June 7th was finally here, and with it, the opening day of the Coventry Farmers' Market in Coventry, CT. The weather was in full summer swing as were all the visitors, wearing sun-hats and carrying reusable totes and baskets. At the entrance a small cage with two goats being pet by toddlers was placed near a tent selling hand-spun, hand-dyed yarn. Kettle Korn was popping loudly next door to the coffee roaster (Bean and Leaf) who had already sold out of coffee but had beans that he had roasted the day before. We turned the corner and spotted The Farmer's Cow display, complete with a five-day-old calf and samples of their fresh organic milk (our favorite milk right now) and new lemonade and iced tea. Handcrafted soaps were being sold next to jewelry made from seaglass and beads, pottery, and hoodies made from hemp. All the farmers had their spring yields - mostly leafy vegetables, picked-that-morning strawberries, and perfect looking green onions. Most were selling plants as well, and we chose a few herbs and some heirloom tomato plants to round out our garden. Wave Hill Breads was there, as were a couple of other bakeries including the authentically French La Petit France, where I purchased a deliciously light pinwell pastry with a cream cheese center. We sample Italian basket cheese and picked up some chevre from Beltane Farm and tasted a variety of salsas, infused oils and vinegars from a variety of vendors. The "egg-man" was sold out of eggs but had some lovely fresh bacon we just had to purchase. We also browsed the product list at New Boston Beef's display; we'll get some next time. Coventry's Farmers' Market is open every Sunday from now through October, 11-2. We'll be back!

Greek Shrimp Meets the Best Bread on the East Coast

Tonight's dinner was fantastic, thanks to Closet Cooking's excellent recipe for Greek shrimp, our burgeoning herb garden, and a fabulous loaf of bread. The bread, voted "Best Bread on the East Coast" by authors and foodies extraordinaire Jane and Michael Stern, makes my top five breads of all time. It barely made it home and I was reluctant to share with Chris! It was a three-grain country loaf from Wave Hill Breads in Wilton, CT, with a nice brown, chewy crust and super-soft inside. We got it at the Coventry Farmers' Market (upcoming post on that) and will certainly be looking for it again.

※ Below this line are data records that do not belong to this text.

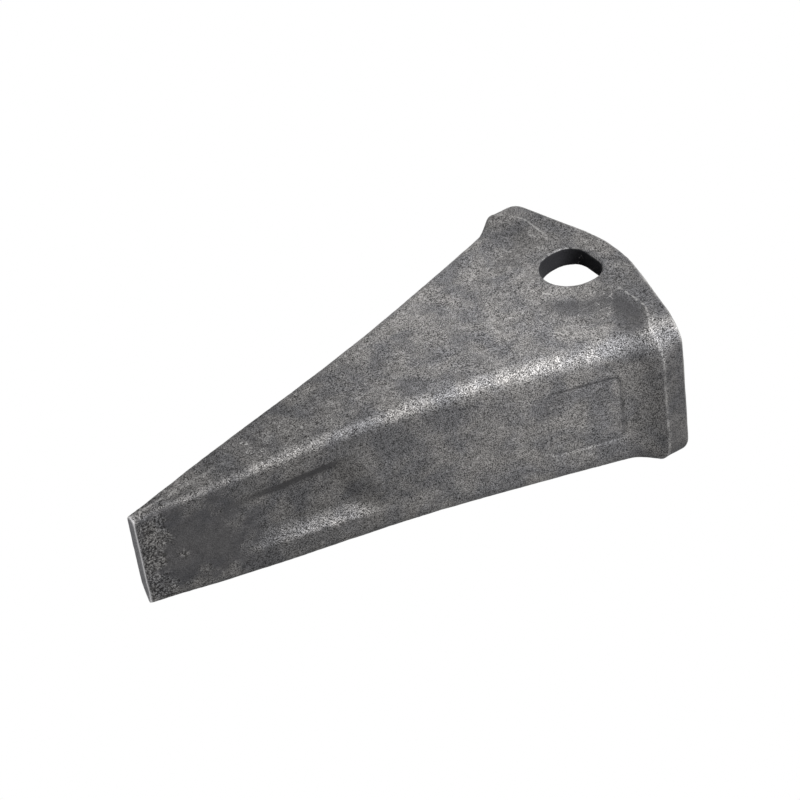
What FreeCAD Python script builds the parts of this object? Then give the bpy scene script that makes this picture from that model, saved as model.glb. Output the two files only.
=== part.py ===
import FreeCAD, Part

# Bucket tooth for heavy earth-moving equipment, with its cross lock pin.
#
# The tooth is one forged wedge with a socket in its rear that slips over an adapter nose.
# A flexible lock pin, two steel bars bonded to a rubber strip, is driven through the two ears
# and the nose to hold the tooth on.
#
# Row frame, millimetres: the origin is where the pin's axis crosses the tooth's centre line.
# +X points to the cutting edge, +Z is up when the tooth digs, and +Y runs along the pin.
# The tooth is the same above and below the plane z = 0, and on both sides of y = 0.

import math
import os

from FreeCAD import Vector

# ---- Wedge: half sizes of its rounded-rectangle section ----
TIP_X = 417.0  # pin axis to cutting edge
TIP_HALF_HEIGHT = 5.3
TIP_HALF_WIDTH = 42.9
REAR_HALF_HEIGHT = 109.5  # the top face's rear slope, carried on to the pin axis
REAR_HALF_WIDTH = 62.9  # the side face's rear slope, carried on to the pin axis
HEIGHT_SLOPES = (0.318, 0.193)  # how fast the half height falls near the collar and near the tip
HEIGHT_BLEND = 37.0  # half the length over which one slope turns into the other
WIDTH_SLOPES = (0.018, 0.106)
WIDTH_BLEND = 160.0
SIDE_FLARE = 1.2  # the side faces swell this much towards the pin hole
SIDE_FLARE_LENGTH = 105.0
TIP_CORNER_RADIUS = 3.5
REAR_CORNER_RADIUS = 19.0
WEDGE_STATIONS = 11

# ---- Collar round the mouth of the socket ----
COVE_START_X = 22.5  # where the faces start to sweep up into the collar
CREST_X = 1.7
COLLAR_REAR_X = -20.2
COLLAR_HALF_HEIGHT = 118.8
COLLAR_HALF_WIDTH = 68.8  # the ears' outer faces are flush with the collar's
COLLAR_CORNER_RADIUS = 24.6
CREST_RADIUS = 5.0

# ---- Ears: the rear lobes that carry the pin ----
EAR_APEX_X = -44.6
EAR_APEX_RADIUS = 137.0
EAR_SLOPE_DEG = 15.1
EAR_EDGE_RADIUS = 2.5
BOSS_TOP_RADIUS = 43.0  # raised pad round the pin hole
BOSS_FOOT_RADIUS = 58.0
BOSS_FOOT_HALF_WIDTH = 60.0
BOSS_TOP_HALF_WIDTH = 68.5

# ---- Socket for the adapter nose ----
SOCKET_MOUTH_X = -60.0
SOCKET_FLATS_X = 158.0  # the tapered part ends here and the parallel flats begin
SOCKET_END_X = 192.0
SOCKET_HALF_HEIGHT = 84.0  # at the pin axis
SOCKET_HEIGHT_SLOPE = 0.345
SOCKET_HALF_WIDTH = 50.2
SOCKET_WIDTH_SLOPE = 0.04
SOCKET_CORNER_RADIUS = 10.0

# ---- Pin hole: round in front, flat behind ----
HOLE_RADIUS = 25.2
HOLE_FLAT_X = -21.5
HOLE_CORNER_RADIUS = 17.0

# ---- Scoops in the top and bottom faces ----
SCOOP_REAR_X = 240.0
SCOOP_FRONT_X = 348.0
SCOOP_DEPTH = 8.5  # below the face at the rear end, fading to nothing at the front
SCOOP_HALF_WIDTH = 25.0  # at the face
SCOOP_FLOOR_HALF_WIDTH = 11.0
SCOOP_RAMP = 18.0  # length of the slope at its rear end
SCOOP_OVERRUN = 1.4  # the cutter is this many times the depth, so that it clears the face

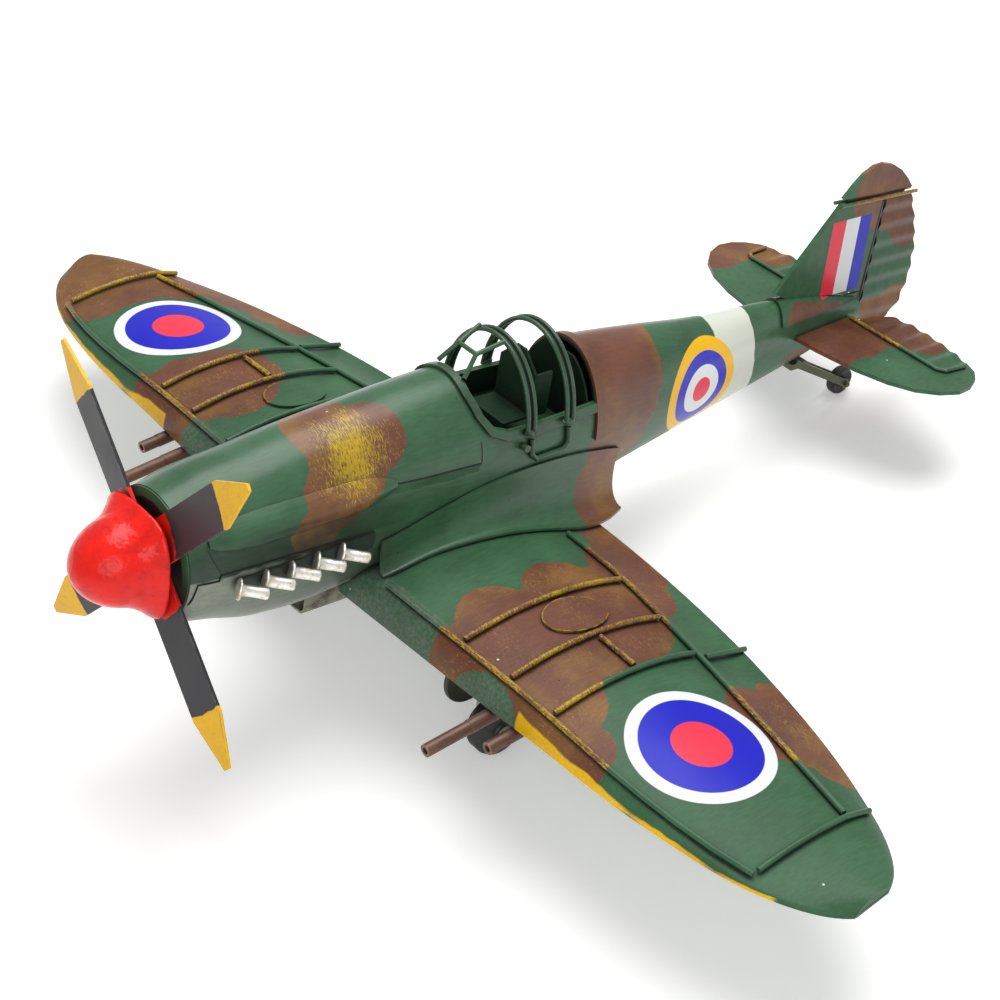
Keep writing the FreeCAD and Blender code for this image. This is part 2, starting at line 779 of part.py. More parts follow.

With it, we sopped up all the delicious sauce from the shrimp dish. Kudos to Kevin for the recipe, to Chris for being a terrific gardener, and to the geniuses behind Wave Hill breads!!! This dinner is one to be replicated.


Cockles and Mussels

Chris came home today with cockles and mussels and corn on the cob. Somewhere in my mind I thought of an Irish song about "cockles and mussels" but the thought left me as my stomach grumbled and we began to plan dinner. The plan was to cook everything outside on the grill since it was gorgeous out. So, first we soaked the corn in a sinkful of water for about a half-hour then put it, husk and all, on the preheated grill. About 15 minutes later, we threw the bivalves into the stainless steel basket insert of our crawfish boiler/turkey fryer with white wine, water, and all of the various other ingredients (see recipe) and put the pot, covered, on the gas burner on high for about 15 minutes, until all the shells were open. We even grabbed the herbs out of our growing herb garden which made us feel like we had accomplished something. What a simple and delicious dinner! We ate outside, enjoying the sunshine, the garden, our meal and each other's company. It was a nice taste of summer which is right around the corner!

2 lbs. mussels
1 lb. cockles
4 lemons, halved
1 bunch green onions, chopped into 2-inch pieces
1 handful fresh parsley
2-3 stems of fresh tarragon
1/2 stick butter
1/2 bottle white wine (we used Trader Joe's Pinot Grigio)
2 cups water

Put all the ingredients in a large stockpot, cover the pot, set it over high heat and cook for 15-20 minutes, until all shells are open.